**Requirements:** Output all of the data below exactly as given.

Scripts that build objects
⟨

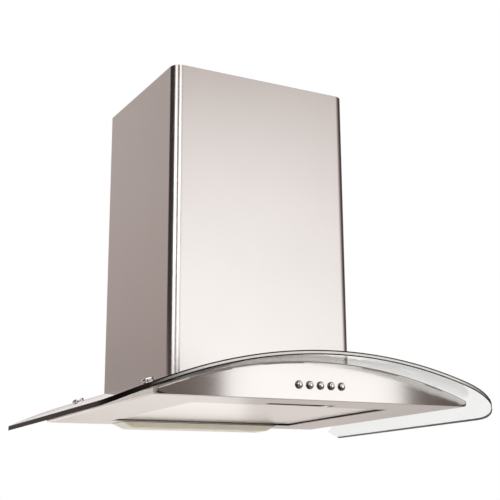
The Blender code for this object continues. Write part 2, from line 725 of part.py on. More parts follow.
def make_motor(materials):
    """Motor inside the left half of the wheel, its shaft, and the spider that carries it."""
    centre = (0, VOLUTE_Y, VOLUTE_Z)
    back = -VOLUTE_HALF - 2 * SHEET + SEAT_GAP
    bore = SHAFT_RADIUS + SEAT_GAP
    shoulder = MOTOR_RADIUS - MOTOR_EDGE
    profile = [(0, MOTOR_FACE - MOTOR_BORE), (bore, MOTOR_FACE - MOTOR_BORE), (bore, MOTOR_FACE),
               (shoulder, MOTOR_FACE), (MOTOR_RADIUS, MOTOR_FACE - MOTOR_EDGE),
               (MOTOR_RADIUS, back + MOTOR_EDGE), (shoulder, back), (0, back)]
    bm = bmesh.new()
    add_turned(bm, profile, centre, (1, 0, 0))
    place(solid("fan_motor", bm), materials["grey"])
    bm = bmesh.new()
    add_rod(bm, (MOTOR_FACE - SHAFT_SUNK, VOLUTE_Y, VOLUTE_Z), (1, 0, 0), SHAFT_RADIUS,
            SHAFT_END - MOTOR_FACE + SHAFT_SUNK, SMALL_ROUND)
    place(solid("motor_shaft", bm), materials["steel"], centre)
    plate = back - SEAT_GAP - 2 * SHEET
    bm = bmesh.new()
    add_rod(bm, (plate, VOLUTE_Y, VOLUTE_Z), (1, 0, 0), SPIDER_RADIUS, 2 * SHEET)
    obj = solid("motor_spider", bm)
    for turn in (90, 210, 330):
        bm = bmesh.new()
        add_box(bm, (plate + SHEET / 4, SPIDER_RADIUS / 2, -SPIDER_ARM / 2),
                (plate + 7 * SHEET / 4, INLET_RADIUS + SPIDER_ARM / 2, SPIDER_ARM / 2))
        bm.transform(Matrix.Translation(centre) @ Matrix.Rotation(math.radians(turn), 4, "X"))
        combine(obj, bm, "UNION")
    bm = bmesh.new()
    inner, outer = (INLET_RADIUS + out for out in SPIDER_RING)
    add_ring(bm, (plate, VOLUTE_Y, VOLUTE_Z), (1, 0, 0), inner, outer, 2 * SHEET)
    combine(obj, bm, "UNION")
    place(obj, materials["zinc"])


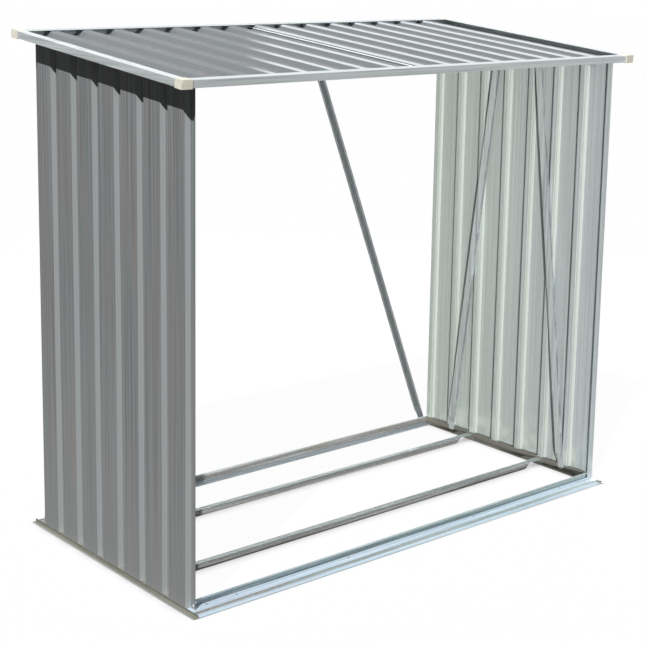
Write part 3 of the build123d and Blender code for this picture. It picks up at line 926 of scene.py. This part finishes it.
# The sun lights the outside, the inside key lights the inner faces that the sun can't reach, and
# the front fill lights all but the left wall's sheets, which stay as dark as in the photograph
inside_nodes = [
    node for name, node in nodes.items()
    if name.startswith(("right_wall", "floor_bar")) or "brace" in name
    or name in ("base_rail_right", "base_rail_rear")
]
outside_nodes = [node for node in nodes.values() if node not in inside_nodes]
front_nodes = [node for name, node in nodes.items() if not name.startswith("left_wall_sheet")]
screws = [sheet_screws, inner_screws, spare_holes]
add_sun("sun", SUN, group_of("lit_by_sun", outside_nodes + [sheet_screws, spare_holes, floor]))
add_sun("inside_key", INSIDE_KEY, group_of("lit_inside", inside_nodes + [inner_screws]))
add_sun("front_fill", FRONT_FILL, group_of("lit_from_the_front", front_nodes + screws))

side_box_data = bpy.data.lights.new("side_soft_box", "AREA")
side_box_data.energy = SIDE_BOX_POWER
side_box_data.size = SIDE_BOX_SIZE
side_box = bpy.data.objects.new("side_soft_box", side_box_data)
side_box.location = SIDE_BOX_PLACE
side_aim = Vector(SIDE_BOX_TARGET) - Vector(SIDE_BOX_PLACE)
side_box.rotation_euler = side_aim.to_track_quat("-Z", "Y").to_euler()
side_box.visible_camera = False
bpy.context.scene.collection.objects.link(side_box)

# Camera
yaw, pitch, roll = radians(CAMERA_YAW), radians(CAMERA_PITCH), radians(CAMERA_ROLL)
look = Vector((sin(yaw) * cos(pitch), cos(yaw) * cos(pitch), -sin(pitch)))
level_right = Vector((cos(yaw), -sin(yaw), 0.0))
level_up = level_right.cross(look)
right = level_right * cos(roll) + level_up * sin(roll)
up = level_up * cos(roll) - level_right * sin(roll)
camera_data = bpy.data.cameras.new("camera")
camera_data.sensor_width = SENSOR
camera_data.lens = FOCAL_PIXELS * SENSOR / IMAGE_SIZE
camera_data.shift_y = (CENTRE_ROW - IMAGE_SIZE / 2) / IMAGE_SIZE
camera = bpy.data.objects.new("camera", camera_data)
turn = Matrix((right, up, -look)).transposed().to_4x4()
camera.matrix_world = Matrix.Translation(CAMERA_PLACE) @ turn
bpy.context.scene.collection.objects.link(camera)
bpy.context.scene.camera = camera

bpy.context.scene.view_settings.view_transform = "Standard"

⟩

**Solution below:**
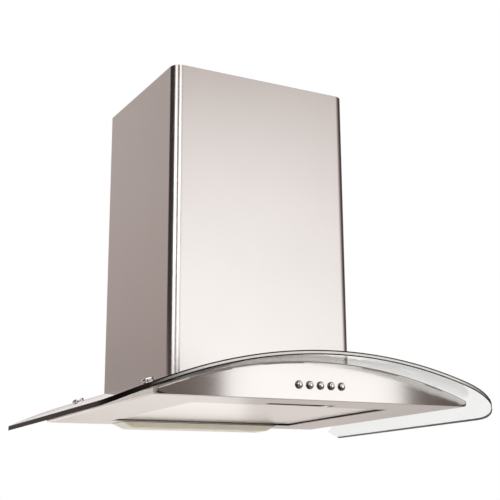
The Blender code for this object continues. Write part 2, from line 725 of part.py on. More parts follow.
def make_motor(materials):
    """Motor inside the left half of the wheel, its shaft, and the spider that carries it."""
    centre = (0, VOLUTE_Y, VOLUTE_Z)
    back = -VOLUTE_HALF - 2 * SHEET + SEAT_GAP
    bore = SHAFT_RADIUS + SEAT_GAP
    shoulder = MOTOR_RADIUS - MOTOR_EDGE
    profile = [(0, MOTOR_FACE - MOTOR_BORE), (bore, MOTOR_FACE - MOTOR_BORE), (bore, MOTOR_FACE),
               (shoulder, MOTOR_FACE), (MOTOR_RADIUS, MOTOR_FACE - MOTOR_EDGE),
               (MOTOR_RADIUS, back + MOTOR_EDGE), (shoulder, back), (0, back)]
    bm = bmesh.new()
    add_turned(bm, profile, centre, (1, 0, 0))
    place(solid("fan_motor", bm), materials["grey"])
    bm = bmesh.new()
    add_rod(bm, (MOTOR_FACE - SHAFT_SUNK, VOLUTE_Y, VOLUTE_Z), (1, 0, 0), SHAFT_RADIUS,
            SHAFT_END - MOTOR_FACE + SHAFT_SUNK, SMALL_ROUND)
    place(solid("motor_shaft", bm), materials["steel"], centre)
    plate = back - SEAT_GAP - 2 * SHEET
    bm = bmesh.new()
    add_rod(bm, (plate, VOLUTE_Y, VOLUTE_Z), (1, 0, 0), SPIDER_RADIUS, 2 * SHEET)
    obj = solid("motor_spider", bm)
    for turn in (90, 210, 330):
        bm = bmesh.new()
        add_box(bm, (plate + SHEET / 4, SPIDER_RADIUS / 2, -SPIDER_ARM / 2),
                (plate + 7 * SHEET / 4, INLET_RADIUS + SPIDER_ARM / 2, SPIDER_ARM / 2))
        bm.transform(Matrix.Translation(centre) @ Matrix.Rotation(math.radians(turn), 4, "X"))
        combine(obj, bm, "UNION")
    bm = bmesh.new()
    inner, outer = (INLET_RADIUS + out for out in SPIDER_RING)
    add_ring(bm, (plate, VOLUTE_Y, VOLUTE_Z), (1, 0, 0), inner, outer, 2 * SHEET)
    combine(obj, bm, "UNION")
    place(obj, materials["zinc"])


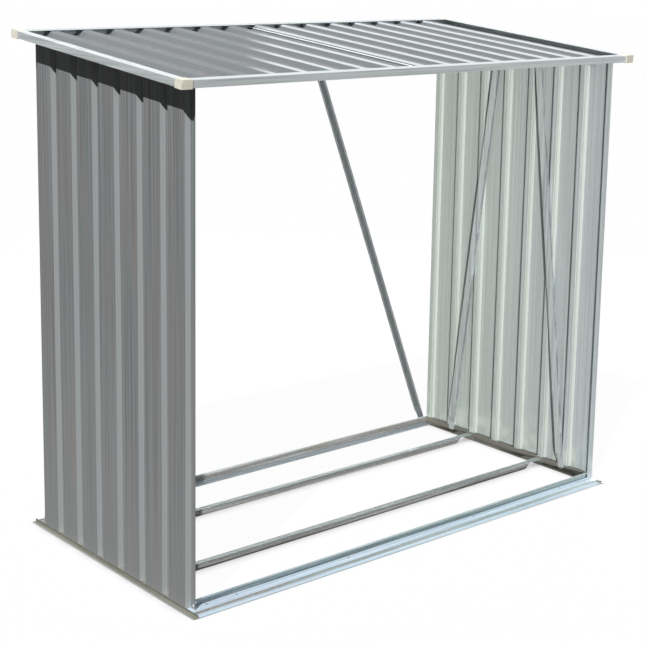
Write part 3 of the build123d and Blender code for this picture. It picks up at line 926 of scene.py. This part finishes it.
# The sun lights the outside, the inside key lights the inner faces that the sun can't reach, and
# the front fill lights all but the left wall's sheets, which stay as dark as in the photograph
inside_nodes = [
    node for name, node in nodes.items()
    if name.startswith(("right_wall", "floor_bar")) or "brace" in name
    or name in ("base_rail_right", "base_rail_rear")
]
outside_nodes = [node for node in nodes.values() if node not in inside_nodes]
front_nodes = [node for name, node in nodes.items() if not name.startswith("left_wall_sheet")]
screws = [sheet_screws, inner_screws, spare_holes]
add_sun("sun", SUN, group_of("lit_by_sun", outside_nodes + [sheet_screws, spare_holes, floor]))
add_sun("inside_key", INSIDE_KEY, group_of("lit_inside", inside_nodes + [inner_screws]))
add_sun("front_fill", FRONT_FILL, group_of("lit_from_the_front", front_nodes + screws))

side_box_data = bpy.data.lights.new("side_soft_box", "AREA")
side_box_data.energy = SIDE_BOX_POWER
side_box_data.size = SIDE_BOX_SIZE
side_box = bpy.data.objects.new("side_soft_box", side_box_data)
side_box.location = SIDE_BOX_PLACE
side_aim = Vector(SIDE_BOX_TARGET) - Vector(SIDE_BOX_PLACE)
side_box.rotation_euler = side_aim.to_track_quat("-Z", "Y").to_euler()
side_box.visible_camera = False
bpy.context.scene.collection.objects.link(side_box)

# Camera
yaw, pitch, roll = radians(CAMERA_YAW), radians(CAMERA_PITCH), radians(CAMERA_ROLL)
look = Vector((sin(yaw) * cos(pitch), cos(yaw) * cos(pitch), -sin(pitch)))
level_right = Vector((cos(yaw), -sin(yaw), 0.0))
level_up = level_right.cross(look)
right = level_right * cos(roll) + level_up * sin(roll)
up = level_up * cos(roll) - level_right * sin(roll)
camera_data = bpy.data.cameras.new("camera")
camera_data.sensor_width = SENSOR
camera_data.lens = FOCAL_PIXELS * SENSOR / IMAGE_SIZE
camera_data.shift_y = (CENTRE_ROW - IMAGE_SIZE / 2) / IMAGE_SIZE
camera = bpy.data.objects.new("camera", camera_data)
turn = Matrix((right, up, -look)).transposed().to_4x4()
camera.matrix_world = Matrix.Translation(CAMERA_PLACE) @ turn
bpy.context.scene.collection.objects.link(camera)
bpy.context.scene.camera = camera

bpy.context.scene.view_settings.view_transform = "Standard"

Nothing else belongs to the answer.